Muhasebe meslek mensupları olarak verginin tarhından, tahakkukuna bütün aşamalarında bizler varız. Sorumluluk bilinci ile beyannameleri hazırlıyor, mükellef ile idare arasında köprü görevini üstleniyoruz. Vergi bilincinin oluşmasında meslek mensuplarının önemli rolü ve etkisi önemlidir. 120 bini aşan serbest muhasebeci mali müşavirler ve yeminli mali müşavirler, mali idarenin en büyük destekçisidir.

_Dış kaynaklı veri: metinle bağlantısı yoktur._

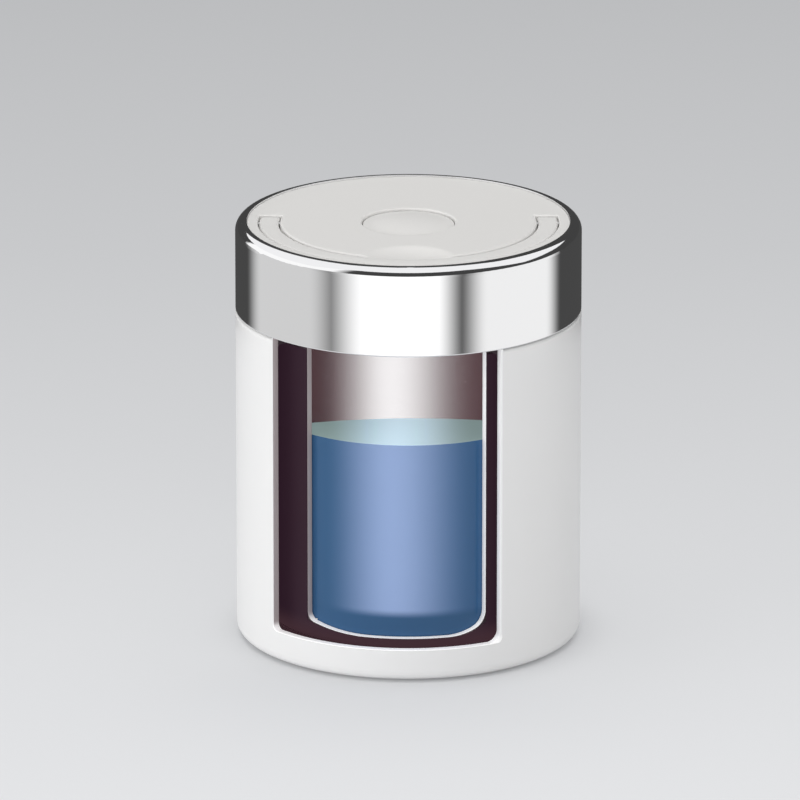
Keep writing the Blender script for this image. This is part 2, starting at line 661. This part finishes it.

Vergi gelirlerimizi artırmak, adil ve etkin bir vergi sistemi için birlikte hareket etmek, vergisel hedeflere ulaşmada ülkemizi başarıya götürecek temel yoldur.
Mali Müşavirlerin KDV İndirimi, Son dönem geçici vergi beyanının kaldırılması gibi acil taleplerinin kamu tarafından çözülmesi vergi gelirlerinin artışına olumlu katkı yapacaktır.
ORDU DEFTERDARLIĞININ BAŞARILI ÇALIŞMALARI
Her yıl yaptığı başarılı çalışmalar ve vergiyi anlatmak için farkındalik yaratan,vatandaşta vergi bilnci yaratan ve mükellefin her türlü sorununu çözmek için özveriyle emek ve çaba harcayan Ordu Defterdarı sayın Kemalettin Işık ve çalışma arkadaşlarına bu hafta vesilesi ile bir kere daha teşekkür ediyorum.
32’ncu Vergi haftasının; Maliye Teşkilatına, Meslek Mensuplarımıza, Mükelleflerimize ve Tüm Vatandaşlarımıza, faydalı olmasını temenni ediyoruz.